Required task:
Repeat the material below exactly, line for line.

Dataset extract:
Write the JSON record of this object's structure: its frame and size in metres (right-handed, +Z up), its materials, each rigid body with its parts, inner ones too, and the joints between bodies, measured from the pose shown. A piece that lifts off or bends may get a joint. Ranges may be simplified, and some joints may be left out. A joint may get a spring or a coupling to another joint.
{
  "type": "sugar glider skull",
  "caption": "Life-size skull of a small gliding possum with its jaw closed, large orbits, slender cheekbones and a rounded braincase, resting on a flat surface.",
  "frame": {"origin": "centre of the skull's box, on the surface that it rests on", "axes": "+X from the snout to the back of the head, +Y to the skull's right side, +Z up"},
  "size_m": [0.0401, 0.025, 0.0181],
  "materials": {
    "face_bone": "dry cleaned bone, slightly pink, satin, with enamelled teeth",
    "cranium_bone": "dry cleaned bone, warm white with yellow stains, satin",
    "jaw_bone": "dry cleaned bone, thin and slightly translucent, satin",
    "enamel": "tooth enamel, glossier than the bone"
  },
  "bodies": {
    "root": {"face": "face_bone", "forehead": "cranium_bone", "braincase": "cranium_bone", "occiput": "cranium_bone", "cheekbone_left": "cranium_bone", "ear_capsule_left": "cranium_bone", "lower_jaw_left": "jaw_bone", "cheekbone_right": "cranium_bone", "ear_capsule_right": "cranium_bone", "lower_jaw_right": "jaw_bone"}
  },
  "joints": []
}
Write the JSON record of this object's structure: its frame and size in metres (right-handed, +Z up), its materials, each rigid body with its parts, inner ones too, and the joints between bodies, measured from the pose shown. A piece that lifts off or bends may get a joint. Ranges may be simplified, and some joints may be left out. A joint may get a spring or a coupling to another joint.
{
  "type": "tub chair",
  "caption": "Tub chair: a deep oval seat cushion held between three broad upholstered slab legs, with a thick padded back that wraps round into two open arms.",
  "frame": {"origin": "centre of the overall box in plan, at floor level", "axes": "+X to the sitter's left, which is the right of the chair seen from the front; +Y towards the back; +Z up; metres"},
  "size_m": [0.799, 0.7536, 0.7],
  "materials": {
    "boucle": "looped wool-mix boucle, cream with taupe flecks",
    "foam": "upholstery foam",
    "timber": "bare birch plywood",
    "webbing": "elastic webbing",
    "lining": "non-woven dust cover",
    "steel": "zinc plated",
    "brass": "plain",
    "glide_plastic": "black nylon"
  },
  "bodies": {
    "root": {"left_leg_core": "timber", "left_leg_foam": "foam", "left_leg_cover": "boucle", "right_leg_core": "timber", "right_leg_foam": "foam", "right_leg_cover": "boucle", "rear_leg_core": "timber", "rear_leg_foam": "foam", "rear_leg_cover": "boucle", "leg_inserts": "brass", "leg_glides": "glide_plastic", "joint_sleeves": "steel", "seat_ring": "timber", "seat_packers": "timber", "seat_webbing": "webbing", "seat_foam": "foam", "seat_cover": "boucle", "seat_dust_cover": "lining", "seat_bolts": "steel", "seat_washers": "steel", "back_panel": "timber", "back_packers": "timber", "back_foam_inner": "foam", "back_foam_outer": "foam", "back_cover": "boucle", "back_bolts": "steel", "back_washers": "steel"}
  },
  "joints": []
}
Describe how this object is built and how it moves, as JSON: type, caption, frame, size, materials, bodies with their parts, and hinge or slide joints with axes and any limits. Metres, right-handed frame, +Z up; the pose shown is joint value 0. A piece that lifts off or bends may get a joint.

Solution to this task:
Write the JSON record of this object's structure: its frame and size in metres (right-handed, +Z up), its materials, each rigid body with its parts, inner ones too, and the joints between bodies, measured from the pose shown. A piece that lifts off or bends may get a joint. Ranges may be simplified, and some joints may be left out. A joint may get a spring or a coupling to another joint.
{
  "type": "sugar glider skull",
  "caption": "Life-size skull of a small gliding possum with its jaw closed, large orbits, slender cheekbones and a rounded braincase, resting on a flat surface.",
  "frame": {"origin": "centre of the skull's box, on the surface that it rests on", "axes": "+X from the snout to the back of the head, +Y to the skull's right side, +Z up"},
  "size_m": [0.0401, 0.025, 0.0181],
  "materials": {
    "face_bone": "dry cleaned bone, slightly pink, satin, with enamelled teeth",
    "cranium_bone": "dry cleaned bone, warm white with yellow stains, satin",
    "jaw_bone": "dry cleaned bone, thin and slightly translucent, satin",
    "enamel": "tooth enamel, glossier than the bone"
  },
  "bodies": {
    "root": {"face": "face_bone", "forehead": "cranium_bone", "braincase": "cranium_bone", "occiput": "cranium_bone", "cheekbone_left": "cranium_bone", "ear_capsule_left": "cranium_bone", "lower_jaw_left": "jaw_bone", "cheekbone_right": "cranium_bone", "ear_capsule_right": "cranium_bone", "lower_jaw_right": "jaw_bone"}
  },
  "joints": []
}
Write the JSON record of this object's structure: its frame and size in metres (right-handed, +Z up), its materials, each rigid body with its parts, inner ones too, and the joints between bodies, measured from the pose shown. A piece that lifts off or bends may get a joint. Ranges may be simplified, and some joints may be left out. A joint may get a spring or a coupling to another joint.
{
  "type": "tub chair",
  "caption": "Tub chair: a deep oval seat cushion held between three broad upholstered slab legs, with a thick padded back that wraps round into two open arms.",
  "frame": {"origin": "centre of the overall box in plan, at floor level", "axes": "+X to the sitter's left, which is the right of the chair seen from the front; +Y towards the back; +Z up; metres"},
  "size_m": [0.799, 0.7536, 0.7],
  "materials": {
    "boucle": "looped wool-mix boucle, cream with taupe flecks",
    "foam": "upholstery foam",
    "timber": "bare birch plywood",
    "webbing": "elastic webbing",
    "lining": "non-woven dust cover",
    "steel": "zinc plated",
    "brass": "plain",
    "glide_plastic": "black nylon"
  },
  "bodies": {
    "root": {"left_leg_core": "timber", "left_leg_foam": "foam", "left_leg_cover": "boucle", "right_leg_core": "timber", "right_leg_foam": "foam", "right_leg_cover": "boucle", "rear_leg_core": "timber", "rear_leg_foam": "foam", "rear_leg_cover": "boucle", "leg_inserts": "brass", "leg_glides": "glide_plastic", "joint_sleeves": "steel", "seat_ring": "timber", "seat_packers": "timber", "seat_webbing": "webbing", "seat_foam": "foam", "seat_cover": "boucle", "seat_dust_cover": "lining", "seat_bolts": "steel", "seat_washers": "steel", "back_panel": "timber", "back_packers": "timber", "back_foam_inner": "foam", "back_foam_outer": "foam", "back_cover": "boucle", "back_bolts": "steel", "back_washers": "steel"}
  },
  "joints": []
}
Describe how this object is built and how it moves, as JSON: type, caption, frame, size, materials, bodies with their parts, and hinge or slide joints with axes and any limits. Metres, right-handed frame, +Z up; the pose shown is joint value 0. A piece that lifts off or bends may get a joint.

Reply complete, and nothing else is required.